Keragaman Etnis dan Budaya Irak
Irak juga dikenal dengan keragaman etnis dan budayanya. Negara ini merupakan rumah bagi berbagai kelompok etnis, termasuk Arab, Kurdi, Turkmen, Asyur, Mandaean, dan Armenia. Masing-masing kelompok etnis ini memiliki bahasa, budaya, dan tradisi agama yang unik, menjadikan Irak sebagai salah satu negara dengan keanekaragaman budaya tertinggi di Timur Tengah. Keragaman ini telah membentuk identitas Irak yang kaya dan kompleks, serta memberikan kontribusi yang signifikan terhadap kekayaan budaya dunia.
Kesimpulan:
Julukan "Negeri 1001 Malam" bagi Irak bukanlah sekedar label yang diberikan secara sembarangan.
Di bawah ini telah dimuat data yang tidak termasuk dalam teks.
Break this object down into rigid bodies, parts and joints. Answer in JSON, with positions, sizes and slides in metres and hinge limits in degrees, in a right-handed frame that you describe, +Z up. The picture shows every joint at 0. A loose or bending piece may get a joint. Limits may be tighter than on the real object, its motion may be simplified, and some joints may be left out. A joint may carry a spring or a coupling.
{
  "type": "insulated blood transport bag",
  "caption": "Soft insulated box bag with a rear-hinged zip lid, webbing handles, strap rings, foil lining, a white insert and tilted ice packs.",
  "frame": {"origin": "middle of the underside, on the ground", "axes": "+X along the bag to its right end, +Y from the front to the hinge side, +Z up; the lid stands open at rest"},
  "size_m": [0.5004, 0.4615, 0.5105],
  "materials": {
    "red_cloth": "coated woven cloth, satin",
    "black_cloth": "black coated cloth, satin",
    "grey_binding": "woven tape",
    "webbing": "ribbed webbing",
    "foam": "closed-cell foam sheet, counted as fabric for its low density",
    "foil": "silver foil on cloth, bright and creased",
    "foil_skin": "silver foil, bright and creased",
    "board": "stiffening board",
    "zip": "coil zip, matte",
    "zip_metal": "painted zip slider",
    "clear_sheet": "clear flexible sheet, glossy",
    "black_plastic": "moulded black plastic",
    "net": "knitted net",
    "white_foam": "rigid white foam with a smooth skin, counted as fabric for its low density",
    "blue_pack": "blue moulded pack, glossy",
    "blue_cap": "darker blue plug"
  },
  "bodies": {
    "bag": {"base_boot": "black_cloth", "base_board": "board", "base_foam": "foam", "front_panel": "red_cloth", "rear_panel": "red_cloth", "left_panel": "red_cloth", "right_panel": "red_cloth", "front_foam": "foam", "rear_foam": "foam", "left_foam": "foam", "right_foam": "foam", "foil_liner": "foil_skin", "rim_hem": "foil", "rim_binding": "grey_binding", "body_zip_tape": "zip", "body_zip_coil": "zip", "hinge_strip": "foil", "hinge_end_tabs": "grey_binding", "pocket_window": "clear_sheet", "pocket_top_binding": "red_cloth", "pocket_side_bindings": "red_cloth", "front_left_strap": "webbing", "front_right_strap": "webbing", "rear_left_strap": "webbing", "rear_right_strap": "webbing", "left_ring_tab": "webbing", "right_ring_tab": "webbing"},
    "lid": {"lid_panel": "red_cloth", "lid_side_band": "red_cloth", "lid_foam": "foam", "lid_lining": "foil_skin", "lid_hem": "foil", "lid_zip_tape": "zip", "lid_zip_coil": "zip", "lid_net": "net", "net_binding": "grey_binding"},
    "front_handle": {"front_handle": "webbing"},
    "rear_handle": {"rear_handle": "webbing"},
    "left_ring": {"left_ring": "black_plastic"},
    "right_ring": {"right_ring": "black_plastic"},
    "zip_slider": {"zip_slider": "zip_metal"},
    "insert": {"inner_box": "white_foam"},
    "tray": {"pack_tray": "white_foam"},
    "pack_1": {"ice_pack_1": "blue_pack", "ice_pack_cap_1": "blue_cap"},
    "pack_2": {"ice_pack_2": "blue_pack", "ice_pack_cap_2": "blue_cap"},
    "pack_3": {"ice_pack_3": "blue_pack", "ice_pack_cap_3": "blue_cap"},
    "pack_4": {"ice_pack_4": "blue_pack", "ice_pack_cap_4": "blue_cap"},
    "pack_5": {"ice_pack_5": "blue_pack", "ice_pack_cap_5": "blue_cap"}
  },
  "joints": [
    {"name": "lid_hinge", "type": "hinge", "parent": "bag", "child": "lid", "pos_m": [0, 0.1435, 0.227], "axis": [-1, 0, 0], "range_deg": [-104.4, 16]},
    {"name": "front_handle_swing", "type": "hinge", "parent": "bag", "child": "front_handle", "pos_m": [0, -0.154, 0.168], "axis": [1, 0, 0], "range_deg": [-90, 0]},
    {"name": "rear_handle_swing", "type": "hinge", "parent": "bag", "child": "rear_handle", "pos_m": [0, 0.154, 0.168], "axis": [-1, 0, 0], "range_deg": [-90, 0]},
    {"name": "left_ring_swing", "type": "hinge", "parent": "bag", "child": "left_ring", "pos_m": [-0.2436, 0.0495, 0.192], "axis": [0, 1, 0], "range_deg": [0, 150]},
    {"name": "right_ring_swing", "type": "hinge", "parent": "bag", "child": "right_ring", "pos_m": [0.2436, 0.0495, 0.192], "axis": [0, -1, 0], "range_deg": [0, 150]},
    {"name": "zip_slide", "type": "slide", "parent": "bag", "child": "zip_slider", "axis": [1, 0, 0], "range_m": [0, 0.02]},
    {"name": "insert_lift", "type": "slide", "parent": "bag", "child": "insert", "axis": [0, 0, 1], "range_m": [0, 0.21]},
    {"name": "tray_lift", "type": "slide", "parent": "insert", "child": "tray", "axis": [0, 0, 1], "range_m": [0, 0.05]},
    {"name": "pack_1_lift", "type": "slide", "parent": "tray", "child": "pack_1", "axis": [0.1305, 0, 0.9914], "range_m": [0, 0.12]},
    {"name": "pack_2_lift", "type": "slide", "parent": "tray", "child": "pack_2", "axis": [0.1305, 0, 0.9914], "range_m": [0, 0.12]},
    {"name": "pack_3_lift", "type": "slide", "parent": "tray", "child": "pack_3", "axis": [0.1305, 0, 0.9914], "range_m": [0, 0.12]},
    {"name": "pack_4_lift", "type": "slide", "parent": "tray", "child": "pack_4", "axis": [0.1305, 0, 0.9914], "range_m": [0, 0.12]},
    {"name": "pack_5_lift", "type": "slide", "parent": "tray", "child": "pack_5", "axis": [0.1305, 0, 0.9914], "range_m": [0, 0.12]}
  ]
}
Ia merupakan refleksi dari sejarah panjang, kekayaan budaya, dan peradaban gemilang yang telah diukir negeri tersebut selama ribuan tahun. Lebih dari sekadar kisah-kisah dongeng yang memikat, julukan ini mengungkap identitas Irak yang kompleks dan multifaset, menunjukkan perpaduan antara sejarah kuno dan budaya modern yang kaya dan beragam. Irak, dengan sejarahnya yang panjang dan warisan budayanya yang kaya, sepatutnya dikenal bukan hanya sebagai "Negeri 1001 Malam," tetapi juga sebagai salah satu pusat peradaban dunia yang telah membentuk sejarah umat manusia.